Dataset section:
***

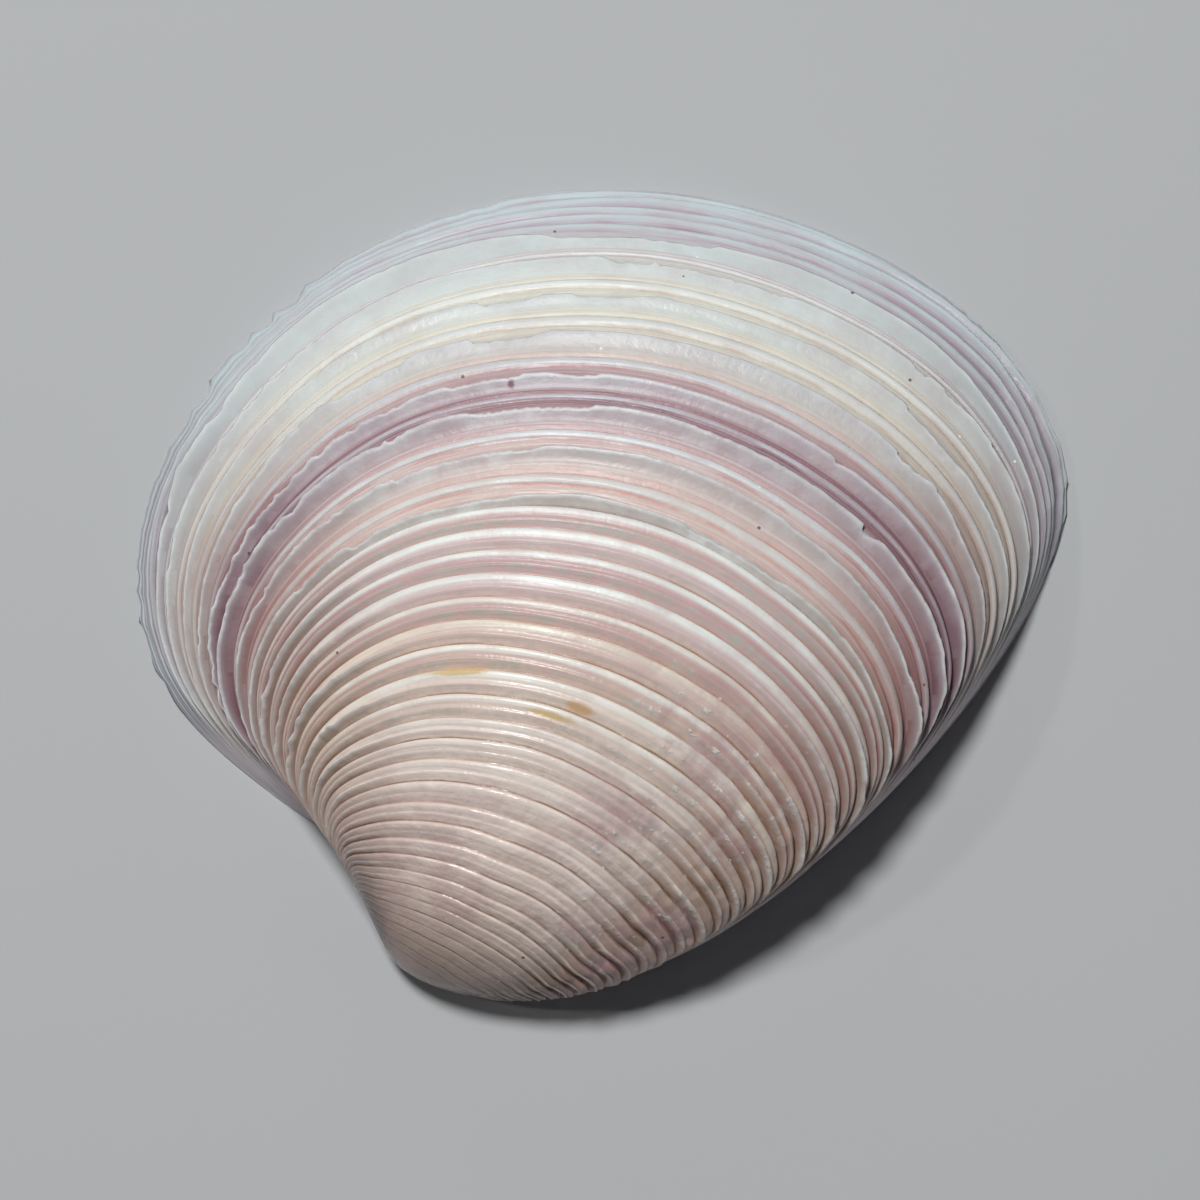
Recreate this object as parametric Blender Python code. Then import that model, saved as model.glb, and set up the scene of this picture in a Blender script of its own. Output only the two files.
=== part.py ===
"""One valve of a venus clam, lying on its rim with its ribbed outside up.

The outside is a growth spiral: the margin, shrunk and turned about a pole under the beak, leaves
one growth line for each age of the shell. The inside is a cavity kept one wall below the outside,
with a hinge plate and three teeth under the beak. All lengths are in metres.
"""
import math

import bmesh
import bpy
import numpy as np
from mathutils import Vector
from mathutils.bvhtree import BVHTree

MM = 0.001

# The margin, anticlockwise from the rear end, from the pole of the spiral. X runs along the hinge
# towards the rear of the clam and Y towards its belly.
MARGIN_POINTS = np.array([
    (29.7, 19.5), (30.2, 25.5), (26.4, 31.2), (19.0, 35.4), (9.5, 37.2), (0.0, 35.6),
    (-7.2, 31.5), (-12.4, 25.0), (-14.4, 18.0), (-12.6, 11.8), (-7.5, 7.2), (-0.8, 3.6),
    (6.5, 1.9), (13.5, 2.4), (19.6, 5.6), (25.0, 11.2),
]) * MM
COLUMNS = 50  # points round each growth line
FINE_SAMPLES = 12  # of the spline for each column, before they are spaced evenly

# The spiral: a growth line of age a is the margin turned by a radians about an axis that leans
# out of the rim's plane, and shrunk by exp(-SHRINK * a - SHRINK_FASTER * a * a).
SHRINK = 0.72
SHRINK_FASTER = 0.21
AXIS_LEAN = math.radians(-24.6)
OLDEST = 2.8
TIP_AGE = 2.95  # the beak's last ring is closed on the middle of this growth line
AGE_STEP = 0.01  # for slopes across the growth lines
LEAST_HEIGHT = 0.35 * MM  # the beak's underside stays this far above the rim's plane
RIM_AGE = 0.15  # and the outside comes down to the rim over about this much age

# The ribs, from the rim to the beak.
RIB_PITCH = 1.2 * MM
RIB_HEIGHT = 0.75 * MM
RIB_CREST = 0.28  # where the crest lies in its pitch, from the belly side
RIB_FULL_SIZE = 1 / 1.6  # growth lines smaller than this share of the margin have lower ribs
RIB_FACING = (-0.1, 0.35)  # ribs rise as the surface's upward slope passes from one to the other
PATH_SAMPLES = 1500

# The inside.
WALL = 1.5 * MM
RIM_WIDTH = 1.3 * MM
HINGE_RIM_WIDTH = 1.0 * MM
PLATE_HEIGHT = 1.3 * MM  # of the hinge plate above the rim's plane
PLATE_WIDTH = 5.0 * MM
PLATE_FRONT = (-11.0 * MM, -2.0 * MM)  # the plate widens over this stretch of X
PLATE_REAR = (9.0 * MM, 26.0 * MM)  # and tapers into the rim again over this one
PLATE_BELLY = (10.0 * MM, 16.0 * MM)  # and ends over this stretch of Y
PLATE_EDGE = 0.4 * MM  # added to its width for the rounded edge
CAVITY_CENTRE = np.array((8.5, 19.0)) * MM
CAVITY_RINGS = 9
CAVITY_CROWDING = 1.15  # over 1 brings the rings closer together near the plate
ROOF_RINGS = 60
LEAST_ROOF = 0.2 * MM
RIM_BEVEL = 0.5 * MM  # the rim's inner edge is cut back over this width
BEVEL_SLOPE = 1.6
ABOVE_SHELL = 100 * MM
PLATE_SLOPE = 2.2 * MM  # the reach over which the plate's belly edge rises to the cavity's roof

# Hinge teeth: the middle of each tooth's foot, its length, its width and its direction.
TEETH = (
    ((0.8 * MM, 6.2 * MM), 3.2 * MM, 0.8 * MM, math.radians(114)),
    ((3.6 * MM, 6.0 * MM), 3.6 * MM, 1.1 * MM, math.radians(84)),
    ((7.6 * MM, 5.6 * MM), 4.6 * MM, 0.9 * MM, math.radians(36)),
)
TOOTH_TIP = 0.3 * MM  # the teeth stop this far above the rim's plane
TOOTH_ROOT = 0.8 * MM  # and reach this far into the plate
TOOTH_TIP_LENGTH = 0.8  # a tooth's tip, as shares of its length and width
TOOTH_TIP_WIDTH = 0.45

SHELL_COLOUR = (0.72, 0.64, 0.61, 1)
SHELL_ROUGHNESS = 0.42
SHARP_ANGLE = math.radians(50)


def smooth_step(value, start, end):
    """0 before start, 1 after end and an S-shaped rise between."""
    share = np.clip((value - start) / (end - start), 0.0, 1.0)
    return share * share * (3 - 2 * share)


def closed_spline(points, samples):
    """A smooth closed curve through the points, with its samples evenly spaced along it."""
    count = len(points)
    after = np.roll(points, -1, axis=0)
    step = np.linalg.norm(after - points, axis=1) ** 0.5
    system = np.zeros((count, count))
    right = np.zeros((count, 2))
    for i in range(count):
        before = step[i - 1]
        system[i, i - 1] = 1 / before
        system[i, i] = 2 / before + 2 / step[i]
        system[i, (i + 1) % count] = 1 / step[i]
        rise = (points[i] - points[i - 1]) / before**2 + (after[i] - points[i]) / step[i] ** 2
        right[i] = 3 * rise
    slope = np.linalg.solve(system, right)
    place = np.linspace(0, count, samples * FINE_SAMPLES + 1)[:-1]
    i = place.astype(int)
    j = (i + 1) % count
    t = (place - i)[:, None]
    h = step[i][:, None]
    fine = (1 + 2 * t) * (1 - t) ** 2 * points[i] + t * (1 - t) ** 2 * h * slope[i]
    fine += t * t * (3 - 2 * t) * points[j] + t * t * (t - 1) * h * slope[j]
    fine = np.vstack([fine, fine[:1]])
    along = np.concatenate([[0], np.cumsum(np.linalg.norm(np.diff(fine, axis=0), axis=1))])
    wanted = np.linspace(0, along[-1], samples + 1)[:-1]
    return np.stack([np.interp(wanted, along, fine[:, k]) for k in (0, 1)], axis=1)


def size_at(age):
    """The size of a growth line, as a share of the margin."""
    return math.exp(-SHRINK * age - SHRINK_FASTER * age * age)


def growth_line(margin, age):
    """The growth line of one age, before any rib stands on it."""
    out, lean = math.cos(AXIS_LEAN), math.sin(AXIS_LEAN)
    turn, rise = math.cos(age), math.sin(age)
    x, y = margin[:, 0], margin[:, 1]
    spun = np.stack([
        x * turn - lean * y * rise + out * out * x * (1 - turn),
        y * turn + lean * x * rise,
        out * y * rise + lean * out * x * (1 - turn),
    ], axis=1) * size_at(age)
    least = LEAST_HEIGHT * math.tanh(age / RIM_AGE)
    lift = spun[:, 2] - least
    spun[:, 2] = 0.5 * (spun[:, 2] + least + np.sqrt(lift * lift + least * least))
    return spun


def outward(margin, age):
    """Unit normals of the smooth outside along a growth line."""
    line = growth_line(margin, age)
    along = np.roll(line, -1, axis=0) - np.roll(line, 1, axis=0)
    older = growth_line(margin, age + AGE_STEP) - growth_line(margin, max(age - AGE_STEP, 0))
    normal = np.cross(along, older)
    return normal / np.linalg.norm(normal, axis=1)[:, None]


def ribs_of_age(margin):
    """The ages of the grooves and crests, from the rim to the beak, evenly pitched along the
    middle of the outside."""
    ages = np.linspace(0, OLDEST, PATH_SAMPLES)
    middle = int(np.argmax(margin[:, 1]))
    path = np.array([growth_line(margin, age)[middle] for age in ages])
    along = np.concatenate([[0], np.cumsum(np.linalg.norm(np.diff(path, axis=0), axis=1))])
    count = int(along[-1] / RIB_PITCH)
    places = [(n + share) * RIB_PITCH for n in range(count) for share in (0, RIB_CREST)]
    return [float(np.interp(place, along, ages)) for place in places]


def outside_rings(margin):
    """Rings of points from the rim to the beak: a groove and a crest for each rib. The ribs fade
    out where the outside turns down to the hinge, and shrink with the shell towards the beak."""
    rings = []
    for n, age in enumerate(ribs_of_age(margin)):
        line = growth_line(margin, age)
        if n % 2:
            normal = outward(margin, age)
            height = RIB_HEIGHT * min(1.0, size_at(age) / RIB_FULL_SIZE)
            height = height * smooth_step(normal[:, 2], *RIB_FACING)
            line = line + normal * height[:, None]
        rings.append(line)
    return rings


def cavity_roof(margin):
    """The surface one wall below the smooth outside, to be measured from above."""
    mesh = bmesh.new()
    ages = np.linspace(0, OLDEST, ROOF_RINGS)
    rings = [growth_line(margin, age) - WALL * outward(margin, age) for age in ages]
    rings = [add_ring(mesh, points) for points in rings]
    for first, second in zip(rings, rings[1:]):
        bridge(mesh, first, second)
    roof = BVHTree.FromBMesh(mesh)
    mesh.free()
    return roof


def inside_rings(margin):
    """Rings of points from the rim's inner edge to the top of the cavity, and that top."""
    hinge = smooth_step(margin[:, 0], *PLATE_FRONT) * (1 - smooth_step(margin[:, 0], *PLATE_REAR))
    hinge *= 1 - smooth_step(margin[:, 1], *PLATE_BELLY)
    inward = CAVITY_CENTRE - margin
    reach = np.linalg.norm(inward, axis=1)
    inward = inward / reach[:, None]
    roof = cavity_roof(margin)

    def height_over(point):
        hit = roof.ray_cast(Vector((*point, ABOVE_SHELL)), Vector((0, 0, -1)))[0]
        return max(hit.z, 0.0) if hit else 0.0

    def ring(depth):
        """Points at a depth from the margin, at the height of the cavity's roof."""
        flat = margin + inward * depth[:, None]
        return np.column_stack([flat, [height_over(point) for point in flat]])

    rim = RIM_WIDTH + (HINGE_RIM_WIDTH - RIM_WIDTH) * hinge
    face = ring(rim)
    face[:, 2] = 0
    rings = [face]
    step_in = rim + RIM_BEVEL
    plate = step_in + (PLATE_WIDTH - HINGE_RIM_WIDTH) * hinge + PLATE_EDGE
    for depth in (step_in, plate):
        points = ring(depth)
        free = np.minimum(np.maximum(points[:, 2], LEAST_ROOF), (depth - rim) * BEVEL_SLOPE)
        points[:, 2] = free + (PLATE_HEIGHT - free) * hinge
        rings.append(points)
    edge_height = rings[-1][:, 2]
    for n in range(1, CAVITY_RINGS + 1):
        share = (n / (CAVITY_RINGS + 1)) ** CAVITY_CROWDING
        depth = plate + (reach - plate) * share
        points = ring(depth)
        rise = 1 - np.exp(-(depth - plate) / PLATE_SLOPE)
        points[:, 2] = edge_height + (points[:, 2] - edge_height) * rise
        rings.append(points)
    return rings, Vector((*CAVITY_CENTRE, height_over(CAVITY_CENTRE)))


def add_ring(mesh, points):
    return [mesh.verts.new(point) for point in points]


def bridge(mesh, first, second):
    """Quads between two rings of equal length, facing out of the shell."""
    count = len(first)
    for i in range(count):
        j = (i + 1) % count
        mesh.faces.new((first[i], first[j], second[j], second[i]))


def close(mesh, ring, point, turned):
    """A fan from a ring to one point."""
    tip = mesh.verts.new(point)
    for i in range(len(ring)):
        j = (i + 1) % len(ring)
        mesh.faces.new((ring[i], ring[j], tip) if not turned else (ring[j], ring[i], tip))


def shell_mesh():
    margin = closed_spline(MARGIN_POINTS, COLUMNS)
    mesh = bmesh.new()
    outer = [add_ring(mesh, points) for points in outside_rings(margin)]
    for first, second in zip(outer, outer[1:]):
        bridge(mesh, first, second)
    oldest = growth_line(margin, TIP_AGE).mean(axis=0)
    close(mesh, outer[-1], oldest, turned=False)
    rings, top = inside_rings(margin)
    inner = [add_ring(mesh, points) for points in rings]
    bridge(mesh, inner[0], outer[0])
    for first, second in zip(inner, inner[1:]):
        bridge(mesh, second, first)
    close(mesh, inner[-1], top, turned=True)
    return mesh


def add_object(mesh, name):
    data = bpy.data.meshes.new(name)
    mesh.to_mesh(data)
    mesh.free()
    thing = bpy.data.objects.new(name, data)
    bpy.context.scene.collection.objects.link(thing)
    return thing


def tooth(number, foot, length, width, direction):
    """A wedge with a narrow crest, hanging from the hinge plate, to be joined to the shell."""
    mesh = bmesh.new()
    bmesh.ops.create_cube(mesh, size=1)
    root = PLATE_HEIGHT + TOOTH_ROOT
    for vertex in mesh.verts:
        tip = vertex.co.z < 0
        vertex.co.x *= length * (TOOTH_TIP_LENGTH if tip else 1)
        vertex.co.y *= width * (TOOTH_TIP_WIDTH if tip else 1)
        vertex.co.z = TOOTH_TIP if tip else root
    thing = add_object(mesh, f"tooth_{number}")
    thing.location = (*foot, 0)
    thing.rotation_euler = (0, 0, direction)
    thing.display_type = "WIRE"
    thing.hide_render = True
    return thing


def shell_material():
    material = bpy.data.materials.new("shell")
    material.use_nodes = True
    surface = material.node_tree.nodes["Principled BSDF"]
    surface.inputs["Base Color"].default_value = SHELL_COLOUR
    surface.inputs["Roughness"].default_value = SHELL_ROUGHNESS
    surface.inputs["Metallic"].default_value = 0.0
    return material


def main():
    for thing in list(bpy.data.objects):
        bpy.data.objects.remove(thing, do_unlink=True)
    mesh = shell_mesh()
    lowest = [min(v.co[axis] for v in mesh.verts) for axis in range(3)]
    highest = [max(v.co[axis] for v in mesh.verts) for axis in range(3)]
    shell = add_object(mesh, "right_valve")
    shell.data.materials.append(shell_material())
    centre = Vector(((lowest[0] + highest[0]) / 2, (lowest[1] + highest[1]) / 2, 0))
    shell.location = -centre
    for number, (foot, length, width, direction) in enumerate(TEETH, start=1):
        wedge = tooth(number, foot, length, width, direction)
        wedge.location -= centre
        union = shell.modifiers.new(f"tooth_{number}", "BOOLEAN")
        union.operation = "UNION"
        union.object = wedge
    shell.data.shade_smooth()
    shell.data.set_sharp_from_angle(angle=SHARP_ANGLE)


main()
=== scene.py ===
import math

import bpy
import numpy as np
from mathutils import Matrix


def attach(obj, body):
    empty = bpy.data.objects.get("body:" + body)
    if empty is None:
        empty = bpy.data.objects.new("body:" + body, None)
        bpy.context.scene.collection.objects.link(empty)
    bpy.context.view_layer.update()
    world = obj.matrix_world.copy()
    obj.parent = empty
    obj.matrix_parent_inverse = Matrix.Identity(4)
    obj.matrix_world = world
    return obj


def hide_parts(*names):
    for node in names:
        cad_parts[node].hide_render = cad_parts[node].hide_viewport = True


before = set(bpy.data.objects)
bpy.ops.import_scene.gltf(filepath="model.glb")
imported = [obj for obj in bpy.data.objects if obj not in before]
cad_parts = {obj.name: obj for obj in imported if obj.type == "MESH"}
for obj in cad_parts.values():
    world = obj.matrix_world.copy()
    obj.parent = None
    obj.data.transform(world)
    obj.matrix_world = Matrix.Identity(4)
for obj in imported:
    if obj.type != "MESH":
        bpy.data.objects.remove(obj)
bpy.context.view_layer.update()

mm = 0.001
print("frame loaded")

# growth of the shell; lengths here are in mm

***

Work to be completed: Using the data above, transcribe the lines that run from the line with "for number, (foot, length, width, direction)" to the line with "imported = [obj", both ends kept, and output nothing else.

Correct output:
    for number, (foot, length, width, direction) in enumerate(TEETH, start=1):
        wedge = tooth(number, foot, length, width, direction)
        wedge.location -= centre
        union = shell.modifiers.new(f"tooth_{number}", "BOOLEAN")
        union.operation = "UNION"
        union.object = wedge
    shell.data.shade_smooth()
    shell.data.set_sharp_from_angle(angle=SHARP_ANGLE)


main()
=== scene.py ===
import math

import bpy
import numpy as np
from mathutils import Matrix


def attach(obj, body):
    empty = bpy.data.objects.get("body:" + body)
    if empty is None:
        empty = bpy.data.objects.new("body:" + body, None)
        bpy.context.scene.collection.objects.link(empty)
    bpy.context.view_layer.update()
    world = obj.matrix_world.copy()
    obj.parent = empty
    obj.matrix_parent_inverse = Matrix.Identity(4)
    obj.matrix_world = world
    return obj


def hide_parts(*names):
    for node in names:
        cad_parts[node].hide_render = cad_parts[node].hide_viewport = True


before = set(bpy.data.objects)
bpy.ops.import_scene.gltf(filepath="model.glb")
imported = [obj for obj in bpy.data.objects if obj not in before]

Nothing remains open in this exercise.